A fresh study of the deeply prescient thought of this visionary journalist, playwright and founding Zionist.

This is not an intimate look at Theodor Herzl’s life (1860-1904) but rather a knowledgeable exploration of the evolution of his thought about the establishment of a Jewish state. Avineri (Political Science/Hebrew Univ. of Jerusalem; Moses Hess: The Holy History of Mankind and Other Writings, 2005, etc.) jumps right to the quick: The Hungarian-born, German-speaking Jewish editor for the Viennese Neue Freie Presse was not the first to advocate for a Jewish nation-state; Moses Hess and Leo Pinsker had notably preceded him (though Herzl did not read either of their works until later).

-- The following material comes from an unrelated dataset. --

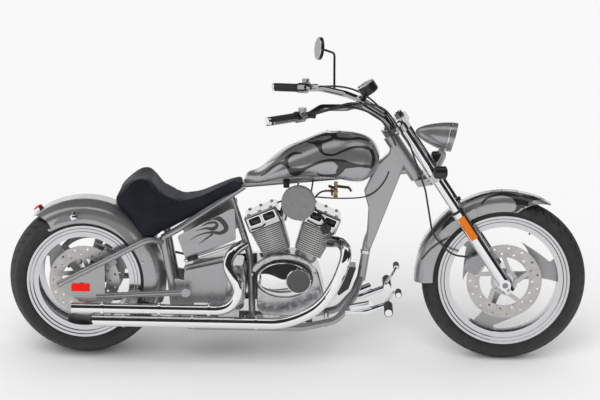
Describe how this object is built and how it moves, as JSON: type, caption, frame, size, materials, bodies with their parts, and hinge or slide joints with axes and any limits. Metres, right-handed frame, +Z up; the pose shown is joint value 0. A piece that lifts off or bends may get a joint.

In the latter decades of the 19th century, when Herzl came of age, Jews had moved from the margins of Western and Central European society to the pinnacles of achievement in the professions and arts. Yet their very success “was seen as threatening,” especially in German-speaking lands, leading to the first tremors of anti-Semitism as early as 1817. As a former law student, Herzl wrote firsthand on these persistent outbreaks of anti-Semitism—e.g., the scandals surrounding the Panama Canal and the Dreyfus Affair. However, contrary to popular mythology regarding Herzl’s life, it was his reading of Eugen Dühring’s 1881 essay, “The Jewish Question as a Racial, Moral, and Cultural Issue,” which outlined the inferiority of Jews, that convinced Herzl of the failure of Jewish emancipation. Influenced by the currents of nationalism and worried about the huge Jewish population within a disintegrating Austro-Hungarian regime, Herzl wrote the enormously influential pamphlet The Jewish State (1896) and became, overnight, a politician for a Jewish homeland, galvanizing the Jewish Congress in Basel. Avineri briefly sketches how Herzl tirelessly rallied leaders from the highest echelons by flattering, bribing and cajoling—in an astonishingly short period of time.

Rigorous research gathered in a succinct presentation renders this an excellent resource.